1.Endymion: A Poetic Romance is a splendid apprentice work written in 1818. It is a story between the moon goddess Cynthia who falls in love with a beautiful shepherd of Mt. Latmos. This story also mingles with the legend of Venus and Adonis. This apprentice poem developed the theme that Keats pursued in his future poems—the love of beauty:
                     “A thing of beauty is a joy for ever:
                       Its loveliness increases: it will never
                       Pass into nothingness; but still will keep
                      A bower quiet for us, and a sleep
                      Full of sweet dreams, and health, and quiet breathing.”
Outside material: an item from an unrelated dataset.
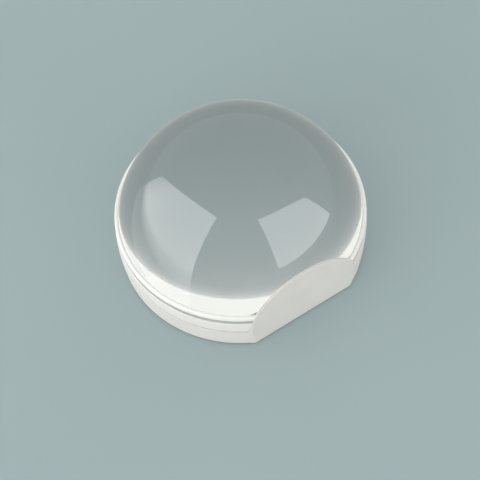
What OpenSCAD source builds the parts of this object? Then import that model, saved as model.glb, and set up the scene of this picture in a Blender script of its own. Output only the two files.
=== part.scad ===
// Dome magnifier: a solid clear dome lens in a low white base with one flat facet.
// +Z is up, the facet faces -Y, and the origin is on the dome's axis in the plane of the table.
// All lengths are in millimetres.

/* [Dome lens] */
// Radius of the spherical surface of the dome
dome_r = 43.85; // [43.5:0.05:44.2]
// Height of the dome's centre of curvature above the table
dome_centre_z = 7.45; // [7:0.05:7.9]
// Height of the top of the shoulder by which the lens sits in the base
shoulder_z = 18; // [17.8:0.1:18.2]
// Height of the sharp foot of the dome, where it meets the bezel
dome_foot_z = 18.9; // [18.6:0.1:19.2]
// Height at which the cone under the shoulder starts
cone_z = 14.6; // [14.4:0.1:14.8]
// Radius of the lens body inside the base
lens_body_r = 38.5; // [38:0.1:38.6]
// Height of the polished underside above the table
lens_bottom_z = 1.6; // [1.2:0.1:2.5]

/* [Base] */
// Largest width of the base
base_d = 88; // [87.4:0.1:89]
// Height at which the base is widest
belly_z = 9.8; // [8:0.1:11]
// Radius of the gentle outward bow of the base wall
bow_r = 88; // [70:1:140]
// Height of the base's underside above the table
base_bottom_z = 0.5; // [0.3:0.1:0.7]
// Height of the fine seam between base ring and main housing
seam_z = 9.7; // [9.5:0.1:9.9]
// Width of the slot that shows as the seam
seam_w = 0.8; // [0.4:0.05:1]
// Depth of the slot that shows as the seam
seam_depth = 1; // [0.5:0.1:1.1]
// Height of the lower edge of the grey strip
groove_z = 15.3; // [15:0.1:15.5]
// Width of the grey strip
groove_w = 2; // [1.8:0.1:2.1]
// How far the grey strip is set back from the wall
groove_depth = 0.15; // [0.1:0.05:0.4]
// Outer radius of the skirt under the bezel ring that centres the grey strip
skirt_r = 42.3; // [42.1:0.1:42.5]
// Radial clearance between lens and base
lens_gap = 0.12; // [0.05:0.01:0.25]

/* [Facet] */
// Distance of the outer face of the facet from the dome's axis
facet_y = 38.9; // [38.6:0.1:39.2]
// Thickness of the facet panel
panel_t = 0.75; // [0.6:0.05:0.9]
// Thickness of the adhesive behind the panel
tape_t = 0.15; // [0.1:0.05:0.3]
// Radius of the panel's arched outline, about the height of the dome's centre
arch_r = 22.3; // [21.8:0.1:22.8]
// Thickness of the straight housing wall behind the facet
facet_wall_t = 1.6; // [1.2:0.1:2]

/* [Fasteners and foot] */
// Number of housing screws
screw_count = 6; // [4:1:8]
// Radius of the circle of housing screws
screw_circle_r = 41.2; // [41:0.05:41.3]
// Thread diameter of a housing screw
screw_d = 1.7; // [1.4:0.1:1.8]
// Head diameter of a housing screw
screw_head_d = 3; // [2.6:0.1:3.1]
// Length of a housing screw below its head
screw_length = 11; // [10:0.5:11.5]
// Number of alignment pins
pin_count = 2; // [1:1:2]
// Diameter of an alignment pin
pin_d = 1.5; // [1.2:0.1:1.6]
// Inner radius of the foot ring
foot_inner_r = 39.6; // [39.5:0.1:39.8]
// Outer radius of the foot ring
foot_outer_r = 42.8; // [42.6:0.1:43]

/* [Hidden] */
$fn = 180;
hole_fn = 32;
over = 1;
weld = 0.1;

base_r = base_d / 2;
bezel_z = groove_z + groove_w;
back_flat_y = facet_y - panel_t - tape_t;
well_flat_y = back_flat_y - facet_wall_t;
well_r = lens_body_r + 0.5;
lens_edge_r = sqrt(pow(dome_r, 2) - pow(dome_foot_z - dome_centre_z, 2));
lens_flat_arch_r = sqrt(pow(dome_r, 2) - pow(back_flat_y, 2));
bezel_round = 0.9;
brow = 0.3;

// Snap ring and the groove it sits in
snap_z = 10.4;
snap_h = 1;
snap_inner_r = lens_body_r - 0.8;
snap_outer_r = 39.8;
snap_groove_r = snap_inner_r - 0.1;
snap_seat_r = 40;
snap_gap_half_angle = 24;
ledge_z = snap_z + snap_h;

// Screws, pins and foot
screw_arc = [-30, 210];
head_h = 1.2;
pilot_over = 0.3;
foot_top_z = base_bottom_z + 0.5;
foot_flat_y = well_flat_y - 0.3;
foot_gap = 0.1;
head_depth = 2;
head_seat_z = foot_top_z + head_depth;
pilot_top_z = head_seat_z + screw_length + pilot_over;
counterbore_d = screw_head_d + 0.3;
clearance_d = screw_d + 0.2;
core_d = screw_d - 0.2;
pin_angles = [30, 150];
pin_z = [7, 13];
hex_d = 1.1;
hex_depth = 0.6;
bottom_chamfer = 0.4;
chamfer_over = 0.3;
reach = 60;

// Facet panel and the insets of the adhesive behind it
panel_edge_slope = 0.4;
recess_gap = 0.05;
recess_reach = 10;
tape_arch_inset = 0.1;
tape_side_inset = 0.05;
tape_bottom_inset = 0.4;

// Wall angle at which the n-th screw stands, clear of the facet
function screw_angle(n) = screw_arc[0] + n * (screw_arc[1] - screw_arc[0]) / (screw_count - 1);

// Solid of the base's bowed outer form between two heights
module barrel(z0, z1, inset = 0) {
    rotate_extrude()
        intersection() {
            translate([base_r - bow_r, belly_z])
                circle(r = bow_r - inset);
            translate([0, z0])
                square([base_r + over, z1 - z0]);
        }
}

// Cuts the child off at a plane facing -Y, this far from the axis
module trim_front(flat_y) {
    difference() {
        children();
        translate([-reach, -2 * reach, -reach])
            cube([2 * reach, 2 * reach - flat_y, 3 * reach]);
    }
}

// Radius of the recess for the facet panel at a distance from the axis, following the panel's bevel
function recess_r(y) = arch_r + recess_gap + (y - facet_y) * panel_edge_slope / panel_t;

// Cuts the round bevelled recess that the facet panel lies in out of the child
module sink_facet() {
    difference() {
        children();
        translate([0, -back_flat_y, dome_centre_z])
            rotate([90, 0, 0])
                cylinder(r1 = recess_r(back_flat_y), r2 = recess_r(back_flat_y + recess_reach), h = recess_reach);
    }
}

// Upright disc between two heights
module disc(r, z0, z1) {
    translate([0, 0, z0])
        cylinder(r = r, h = z1 - z0);
}

// Space for the lens body, with its flat behind the facet
module lens_well(r, z0, z1) {
    trim_front(well_flat_y)
        disc(r, z0, z1);
}

// Triangle ring that chamfers an outer edge, opening up or down
module edge_chamfer(r, z, size, direction) {
    rotate_extrude()
        translate([r, z])
            polygon([[chamfer_over, 0], [-size, 0], [chamfer_over, direction * (size + chamfer_over)]]);
}

// Wall radius of the bowed base at a height
function wall_r(z) = base_r - bow_r + sqrt(pow(bow_r, 2) - pow(z - belly_z, 2));

// Places the children at every housing screw
module at_screws() {
    for (n = [0 : screw_count - 1])
        rotate([0, 0, screw_angle(n)])
            translate([screw_circle_r, 0, 0])
                children();
}

// Places the children at every alignment pin
module at_pins() {
    for (n = [0 : pin_count - 1])
        rotate([0, 0, pin_angles[n]])
            translate([screw_circle_r, 0, 0])
                children();
}

// Cone by which the lens sits in the bezel ring, with the flat behind the facet
module shoulder_cone(flat_y) {
    trim_front(flat_y)
        translate([0, 0, cone_z])
            cylinder(r1 = lens_body_r, r2 = lens_edge_r, h = shoulder_z - cone_z);
}

// Solid clear dome with a conical shoulder, a plain body and a groove for the snap ring
module dome_lens() {
    color([0.85, 0.93, 0.95, 0.4])
        difference() {
            trim_front(back_flat_y)
                union() {
                    intersection() {
                        translate([0, 0, dome_centre_z])
                            sphere(r = dome_r);
                        disc(lens_edge_r, shoulder_z, dome_centre_z + dome_r + over);
                    }
                    trim_front(well_flat_y - lens_gap)
                        disc(lens_body_r, lens_bottom_z, shoulder_z + weld);
                    shoulder_cone(well_flat_y - lens_gap);
                }
            difference() {
                disc(lens_body_r + over, snap_z, snap_z + snap_h);
                disc(snap_groove_r, snap_z - over, snap_z + snap_h + over);
            }
        }
}

// White ring that seats the cone of the lens, frames its foot and centres the grey strip
module bezel_ring() {
    color([0.95, 0.95, 0.93])
        sink_facet()
            difference() {
                union() {
                    barrel(bezel_z, dome_foot_z);
                    disc(skirt_r, groove_z, bezel_z + weld);
                }
                disc(lens_edge_r + lens_gap, shoulder_z, dome_foot_z + over);
                shoulder_cone(well_flat_y);
                edge_chamfer(wall_r(dome_foot_z), dome_foot_z, bezel_round, -1);
            }
}

// Grey ring clamped between bezel and housing, set a little back from the wall
module groove_seal() {
    color([0.55, 0.55, 0.54])
        sink_facet()
            difference() {
                disc(wall_r(bezel_z) - groove_depth, groove_z, bezel_z);
                disc(skirt_r, groove_z - over, bezel_z + over);
            }
}

// White band under the grey strip, with the ledge that the snap ring bears on
module main_housing() {
    color([0.91, 0.91, 0.89])
        sink_facet()
            difference() {
                barrel(seam_z, groove_z);
                lens_well(well_r, seam_z - over, groove_z + over);
                lens_well(snap_seat_r, seam_z - over, ledge_z);
                difference() {
                    disc(base_r + over, seam_z - over, seam_z + seam_w);
                    disc(wall_r(seam_z) - seam_depth, seam_z - 2 * over, seam_z + seam_w + over);
                }
                edge_chamfer(wall_r(groove_z), groove_z, brow, -1);
                at_screws()
                    translate([0, 0, seam_z - over])
                        cylinder(d = core_d, h = pilot_top_z - seam_z + over, $fn = hole_fn);
                at_pins()
                    translate([0, 0, seam_z - over])
                        cylinder(d = pin_d, h = pin_z[1] - seam_z + over, $fn = hole_fn);
            }
}

// White band under the seam, with the screw holes and the recess for the foot ring
module base_ring() {
    color([0.88, 0.88, 0.86])
        trim_front(back_flat_y)
            difference() {
                barrel(base_bottom_z, seam_z);
                lens_well(well_r, base_bottom_z - over, seam_z + over);
                edge_chamfer(wall_r(base_bottom_z), base_bottom_z, bottom_chamfer, 1);
                trim_front(foot_flat_y + foot_gap)
                    difference() {
                        disc(foot_outer_r + foot_gap, base_bottom_z - over, foot_top_z);
                        disc(foot_inner_r - foot_gap, base_bottom_z - 2 * over, foot_top_z + over);
                    }
                at_screws() {
                    translate([0, 0, foot_top_z - over])
                        cylinder(d = counterbore_d, h = head_depth + over, $fn = hole_fn);
                    translate([0, 0, foot_top_z])
                        cylinder(d = clearance_d, h = seam_z, $fn = hole_fn);
                }
                at_pins()
                    translate([0, 0, pin_z[0]])
                        cylinder(d = pin_d, h = seam_z, $fn = hole_fn);
            }
}

// Thin white plate over the flats of the base and the dome, with an arched top
module facet_panel() {
    color([0.83, 0.83, 0.81])
        intersection() {
            barrel(base_bottom_z, dome_centre_z + arch_r + over);
            translate([0, -facet_y, dome_centre_z])
                rotate([-90, 0, 0])
                    cylinder(r1 = arch_r, r2 = arch_r - panel_edge_slope, h = panel_t);
        }
}

// Adhesive sheet between the panel and the flats
module panel_tape() {
    color([0.9, 0.9, 0.85])
        intersection() {
            barrel(base_bottom_z + tape_bottom_inset, dome_centre_z + arch_r, tape_side_inset);
            translate([0, -back_flat_y - tape_t, dome_centre_z])
                rotate([-90, 0, 0])
                    cylinder(r = lens_flat_arch_r - tape_arch_inset, h = tape_t);
        }
}

// Springy C-ring that holds the lens down against the ledge of the housing
module lens_snap_ring() {
    color([0.94, 0.94, 0.92])
        difference() {
            disc(snap_outer_r, snap_z, snap_z + snap_h);
            disc(snap_inner_r, snap_z - over, snap_z + snap_h + over);
            translate([0, 0, snap_z - over])
                linear_extrude(snap_h + 2 * over)
                    polygon([
                        [0, 0],
                        [-reach * tan(snap_gap_half_angle), -reach],
                        [reach * tan(snap_gap_half_angle), -reach]
                    ]);
        }
}

// Pan-head self-tapping screws driven up from below
module housing_screws() {
    color([0.72, 0.73, 0.75])
        at_screws()
            difference() {
                union() {
                    translate([0, 0, head_seat_z - head_h])
                        cylinder(d = screw_head_d, h = head_h, $fn = hole_fn);
                    translate([0, 0, head_seat_z - weld])
                        cylinder(d = core_d, h = screw_length, $fn = hole_fn);
                }
                translate([0, 0, head_seat_z - head_h - over])
                    cylinder(d = hex_d, h = hex_depth + over, $fn = 6);
            }
}

// Dowels that keep the flats of the two white bands in line
module alignment_pins() {
    color([0.78, 0.79, 0.8])
        at_pins()
            translate([0, 0, pin_z[0]])
                cylinder(d = pin_d, h = pin_z[1] - pin_z[0], $fn = hole_fn);
}

// Soft ring that the magnifier stands and slides on
module foot_ring() {
    color([0.75, 0.76, 0.76])
        trim_front(foot_flat_y)
            difference() {
                disc(foot_outer_r, 0, foot_top_z);
                disc(foot_inner_r, -over, foot_top_z + over);
            }
}

dome_lens();
bezel_ring();
groove_seal();
main_housing();
base_ring();
facet_panel();
panel_tape();
lens_snap_ring();
housing_screws();
alignment_pins();
foot_ring();
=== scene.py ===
"""Dome magnifier on a plain pale floor: a solid clear dome lens in a low white base with one flat facet.

Sizes are in millimetres in the values below and in metres in the meshes. +Z is up and the facet faces -Y.
"""

import math

import bmesh
import bpy
from mathutils import Matrix, Vector


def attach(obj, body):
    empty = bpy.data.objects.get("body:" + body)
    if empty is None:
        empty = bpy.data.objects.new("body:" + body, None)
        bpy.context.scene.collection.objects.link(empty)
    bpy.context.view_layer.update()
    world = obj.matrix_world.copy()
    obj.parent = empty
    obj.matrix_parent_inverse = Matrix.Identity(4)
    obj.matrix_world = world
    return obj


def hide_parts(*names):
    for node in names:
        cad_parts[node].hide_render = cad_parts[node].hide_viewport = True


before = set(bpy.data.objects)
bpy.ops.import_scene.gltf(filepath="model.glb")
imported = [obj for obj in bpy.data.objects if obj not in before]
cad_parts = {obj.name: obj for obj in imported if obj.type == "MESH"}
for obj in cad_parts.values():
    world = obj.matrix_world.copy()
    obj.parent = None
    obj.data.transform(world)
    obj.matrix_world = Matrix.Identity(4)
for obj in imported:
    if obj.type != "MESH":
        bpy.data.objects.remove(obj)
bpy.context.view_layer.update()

MM = 0.001

# Steps round a turned piece
STEPS = 288

# How far a cutter reaches past what it cuts
PAST = 1.0

# Dome lens, upwards: body, conical shoulder, short edge, dome. BOND is how deep the bezel's seat sits in
# the glass, so that the two look bonded, and LENS_GAP is the gap between the body's flat and its well.
LENS_BOTTOM_Z = 1.6
LENS_BODY_R = 38.5
CONE_Z = 14.6
SHOULDER_Z = 18.0
DOME_FOOT_Z = 18.9
DOME_R = 43.85
DOME_CENTRE_Z = 7.45
LENS_GAP = 0.12
BOND = 0.04
LENS_EDGE_R = math.sqrt(DOME_R**2 - (DOME_FOOT_Z - DOME_CENTRE_Z) ** 2)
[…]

2.Isabella, or the Pot of Basil is a story adopted from Bocaccio’s Decameron. A rich family girl Isabella felt in love with a poor servant Lorenzo. But was undermined by her wicked brothers. They tricked Lorenzo away and then murdered and buried him in a forest. Isabella found the body of her beloved with grief, and then buried the head in a flowerpot. Unfortunately, her brothers discovered it. They stole the pot and threw it away. Completely desperate, Isabella died. Here, the denouncement of social injustice and evils only plays a minor part, the main purpose for Keats’ writing is the pursuit of beauty. However, this time, he describes an abnormal beauty—the morbid beauty:
                      “They glide, like phantoms, into the wide hall,
                        Like phantoms, to the iron porch, they glide;
                        Where lay the Porter, in uneasy sprawl,
                        With a huge empty flagon by his side:
                        The wakeful blood hound rose, and shook his hide,
                        But his sagacious eye an inmate owns:
                        By one, and one, the bolts full easy slide: --
                        The chains life silent on the foot worn stones; --
                        The key turns, and the door upon its hinged groans.”


   Through the musical rhymes, which just like a funeral march, the poem creates an unexpected beauty.